### Dataset extract

********************

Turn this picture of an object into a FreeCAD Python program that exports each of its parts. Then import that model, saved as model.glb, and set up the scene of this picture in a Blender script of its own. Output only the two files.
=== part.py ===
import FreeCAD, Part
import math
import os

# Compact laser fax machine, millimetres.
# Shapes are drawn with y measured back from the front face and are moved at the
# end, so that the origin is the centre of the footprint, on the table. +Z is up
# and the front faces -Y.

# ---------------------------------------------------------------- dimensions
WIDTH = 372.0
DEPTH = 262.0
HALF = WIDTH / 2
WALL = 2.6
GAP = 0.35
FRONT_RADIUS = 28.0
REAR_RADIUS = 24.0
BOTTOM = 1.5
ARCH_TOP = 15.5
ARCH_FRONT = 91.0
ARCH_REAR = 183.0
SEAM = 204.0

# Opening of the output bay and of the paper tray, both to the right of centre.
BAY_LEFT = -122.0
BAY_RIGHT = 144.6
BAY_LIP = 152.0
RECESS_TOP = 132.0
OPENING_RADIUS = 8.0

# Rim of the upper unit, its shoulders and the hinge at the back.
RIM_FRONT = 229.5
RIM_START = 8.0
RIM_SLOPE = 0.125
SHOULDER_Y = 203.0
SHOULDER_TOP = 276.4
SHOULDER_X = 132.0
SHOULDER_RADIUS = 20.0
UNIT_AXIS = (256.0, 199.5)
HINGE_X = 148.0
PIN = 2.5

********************

### Set problem
Restate the listing in full, word for word.

### Result
Turn this picture of an object into a FreeCAD Python program that exports each of its parts. Then import that model, saved as model.glb, and set up the scene of this picture in a Blender script of its own. Output only the two files.
=== part.py ===
import FreeCAD, Part
import math
import os

# Compact laser fax machine, millimetres.
# Shapes are drawn with y measured back from the front face and are moved at the
# end, so that the origin is the centre of the footprint, on the table. +Z is up
# and the front faces -Y.

# ---------------------------------------------------------------- dimensions
WIDTH = 372.0
DEPTH = 262.0
HALF = WIDTH / 2
WALL = 2.6
GAP = 0.35
FRONT_RADIUS = 28.0
REAR_RADIUS = 24.0
BOTTOM = 1.5
ARCH_TOP = 15.5
ARCH_FRONT = 91.0
ARCH_REAR = 183.0
SEAM = 204.0

# Opening of the output bay and of the paper tray, both to the right of centre.
BAY_LEFT = -122.0
BAY_RIGHT = 144.6
BAY_LIP = 152.0
RECESS_TOP = 132.0
OPENING_RADIUS = 8.0

# Rim of the upper unit, its shoulders and the hinge at the back.
RIM_FRONT = 229.5
RIM_START = 8.0
RIM_SLOPE = 0.125
SHOULDER_Y = 203.0
SHOULDER_TOP = 276.4
SHOULDER_X = 132.0
SHOULDER_RADIUS = 20.0
UNIT_AXIS = (256.0, 199.5)
HINGE_X = 148.0
PIN = 2.5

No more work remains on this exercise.